I once remarked to a fellow fortyish friend that, since so many of my acquaintances of a certain age are making huge changes for the better in their lives, it seemed to me the term "midlife crisis" was a misnomer. She reminded me that in Mandarin Chinese, the words for crisis (weiji, pronounced "way-gee") and opportunity (jihui, pronounced "gee-hway") are almost mirror images of each other.
Crisis; opportunity. These words are mirror images in any language, in meaning if not in pronunciation. Each is nothing more than a reaction to a new situation, or a falling away of the familiar.
We don't like to see the familiar fall away. We become attached to what we think we need, what we believe gives us security: our jobs, our homes, our identities, the people in our lives. But oftentimes, and particularly at midlife, what's familiar may not be what's best for us. And once we realize this, we may react differently to change.
Put simply: if you find yourself on an airplane that's about to crash, you have a choice. You can stay on the plane, and wish it weren't going to crash, and lament your bad luck, and fight with reality. Or, you can enjoy the trip down, assume nothing terrible is happening, and not miss out on enjoying whatever time you have left. Or, you can grab a parachute, and jump. One choice creates a crisis; the other two create an opportunity.
Of course, a million things could go "wrong" if you jump; if, say the parachute failed to open, or you landed in a tree and got tangled in and strangled by the parachute's filaments. You might have a fear-induced heart-attack mid-air. You could break all of your bones upon landing, and be paralyzed or in terrible pain for the rest of your life. Or, you might make it back to Earth in one piece, and later get hit by a truck, or lose your job, or lose your partner, or....
But you could also survive all of these "tragedies," and get a brand-new lease on life...which, if you stayed on the plane with the failed engine, feeling doomed, you might never experience. And, if worse came to very worst, you still would have come as close as any human being ever gets to knowing what it feels like to fly. Weiji or jihui?
As we get older, we may lose a lot of things: our parents, our youthful physiques, our marketability in our chosen professions in today's youth-oriented culture. We may suddenly lose interest in our work, in our spouses, in the activities that used to mean a lot to us. Example: your partner of 20 years announces that she no longer loves you and she's leaving. But she is the love of your life, you bemoan. You'll never meet another to take her place. Though it's true that no one can take the place of anyone else, can you really know that this person who left you is the love of your life? Maybe you are being spared from future unhappiness. Maybe you have not yet met the love of your life. Maybe, as Byron Katie says, it's wonderful when a partner leaves, because you get control of the TV remote, get to see your favorite movies, eat your favorite foods, do exactly as you like. Isn't this what we claim to want when we're with our partners?
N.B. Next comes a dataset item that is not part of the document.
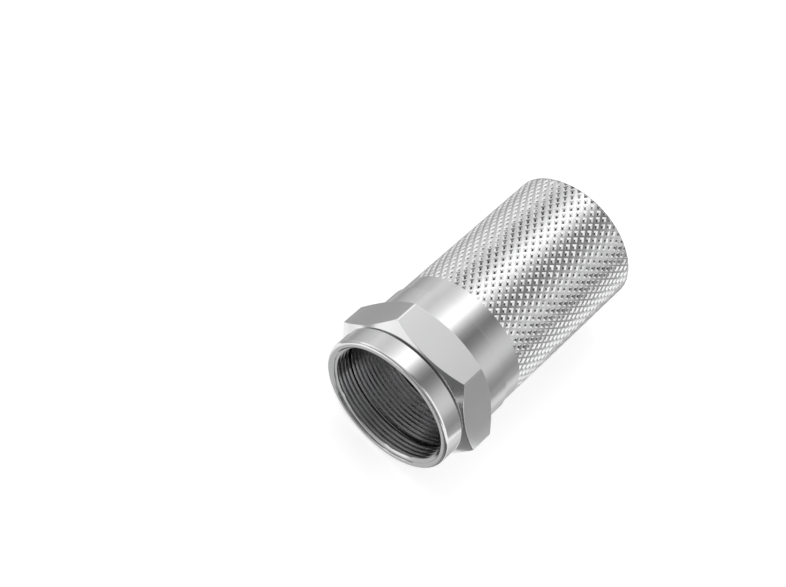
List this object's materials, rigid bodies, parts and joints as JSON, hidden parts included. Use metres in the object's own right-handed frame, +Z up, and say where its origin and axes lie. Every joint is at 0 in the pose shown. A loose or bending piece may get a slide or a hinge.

And maybe the love of your life is you!
Another example: after many years of success in your profession, your work dries up. You call everyone you know, you knock yourself out sending around your resume and knocking on doors, answering every want ad, and it just doesn't happen...not so much as an interview. If you get a phone call here and there from people who seem to need you, they later change their minds.
Crisis, or opportunity?
I'm speaking from experience here; it happened to me. I can't say as the end of my career always felt like an opportunity. Not having an income can feel like a crisis once the well runs dry. On the other hand, I had felt burnt out by my work, disrespected in the field, and frequently wondered what might have been had I chosen another career path. I often thought I wanted to do something else. I never had enough time or energy to write, and suddenly, I had nothing but time. Opportunity. And with this freedom from my former propensity to define myself by what I do for a living, who knows what further opportunities will continue to arise? I welcome them; I look forward to them. And I know I should not be working at my former profession now, because I'm not, and recently, that has been wonderful.
When our habitual identities, supports, crutches, and mirrors are removed, we may feel we are left with nothing. Others of us may feel we are left with ourselves. We may come to see that, in truth, we never wanted anything else. In losing Other, we gain Self. And the Self, coming into its own, is free at last to be itself, perfectly.
You may experience that in midlife, you have everything you want; it's just not what you always thought you wanted. An impending crash of any kind is only a crisis if you do one of two things: fail to act on what you know to do, or fret too much over the action you take.
Crisis or Opportunity. Which definition of a mid-life shakeup feels more comfortable, less stressful, to you? Why should we drag ourselves down with the idea of change as crisis when we can instead view it as an inviting new vista through a wide-open window?